The Symbolic Inclusion + Material Exclusion + Pilot Program — Newsom appointed Butler to prove the system is open to labor leadership. Butler’s withdrawal from the 2024 election proved the system is closed to anyone without billionaire access. The appointment functioned as a safety valve: enough labor representation to satisfy union pressure, not enough to threaten donor-class control. Schiff’s Wall Street-funded victory filled the vacancy Newsom’s appointment had momentarily disrupted. This is the replicable pilot: Democratic governors can appoint labor-backed senators to symbolic positions, claim progressive credentials, then allow election mechanics to return power to billionaire-funded candidates. The appointment inoculates against “labor exclusion” critique while the election result ensures capital retains power. Future Democratic governors will replicate this model: use appointments to defuse labor pressure, then use elections to maintain Wall Street control.
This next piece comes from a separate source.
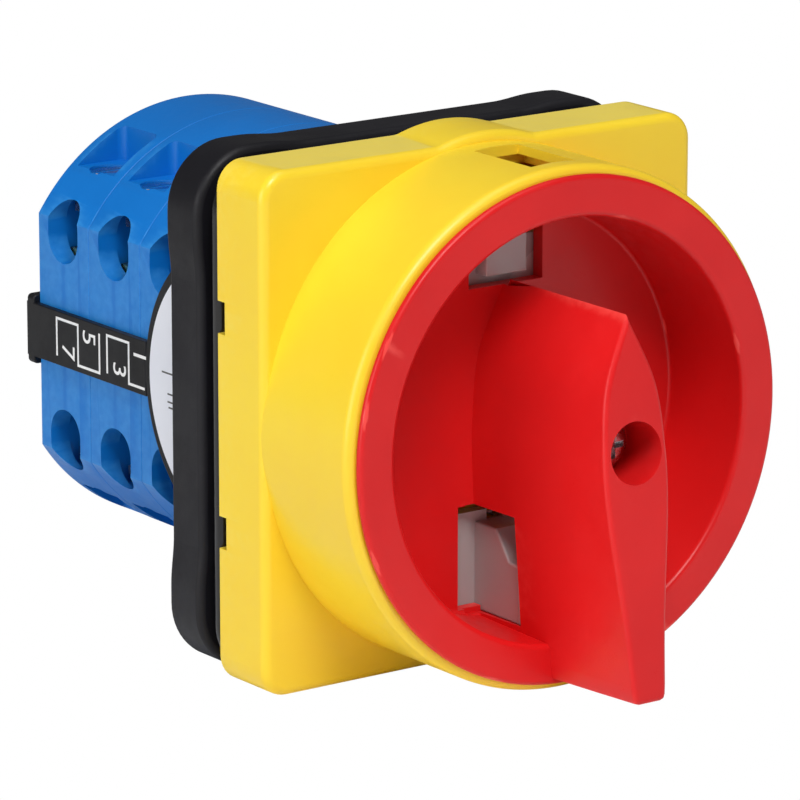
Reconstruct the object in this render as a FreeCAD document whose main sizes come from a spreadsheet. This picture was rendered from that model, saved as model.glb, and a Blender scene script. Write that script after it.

Political Function Summary

Butler represents the structural barrier labor faces in capitalist democracy: unions can appoint people to symbolic positions, but elections remain inaccessible without billionaire donors. Her 14-month Senate term functioned as proof of concept for both sides: unions demonstrated that they could successfully pressure governors to appoint labor-backed senators; the donor class demonstrated that appointed labor leaders cannot survive electoral contests. Schiff’s Wall Street-funded victory ($32M vs. labor’s $0 large-donor funding) proved that the election system remains closed to candidates without capital relationships. Butler’s withdrawal was presented as her choice; it was actually a recognition of structural economic reality. Her function was to prove that the Democratic Party is occasionally willing to appoint labor representatives, while maintaining the election system’s absolute capital barrier. Future Democratic governors will replicate the appointment model: appoint labor-backed figures to boards and vacant seats, then allow elections to restore capital control.